The Hitchhiker's Guide to the Galaxy
Douglas Adams (1979)
“The answer to life, the universe, and everything is 42 — and the joke is that we still don't know the question.”
For Students
Because it is the most efficient delivery mechanism for ideas ever invented. Adams gets more philosophy into a joke than most academic philosophers get into a chapter. You will laugh, and then realize you've just been given a precise argument about the nature of meaning, bureaucracy, or technology. Also: 216 pages. You can finish it in a weekend. You'll quote it for the rest of your life.
For Teachers
The novel teaches close reading, satirical method, and the relationship between form and argument — but it does so with material students actually want to read. Every Guide entry is a model of compressed prose. The 42 section alone supports a full class on epistemology, the nature of questions, and the limits of computation.

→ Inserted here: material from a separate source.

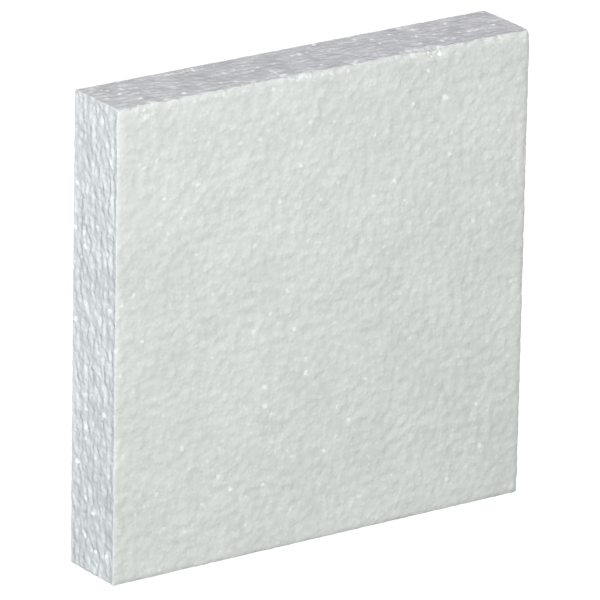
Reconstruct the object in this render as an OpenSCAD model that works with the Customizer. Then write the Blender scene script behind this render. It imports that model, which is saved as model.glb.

The Vogons support a unit on bureaucratic language. Marvin supports a unit on voice.
Why It Still Matters
We now live inside the Hitchhiker's Guide. Wikipedia is the Guide — crowd-sourced, comprehensive, occasionally wrong, available everywhere, more trusted than it should be. AI assistants are Deep Thought — we keep asking them the big questions and getting answers that seem complete until you realize you don't know what you were asking. The Vogons are every planning committee that has ever approved a bypass. Adams wrote the manual for the 21st century in 1979.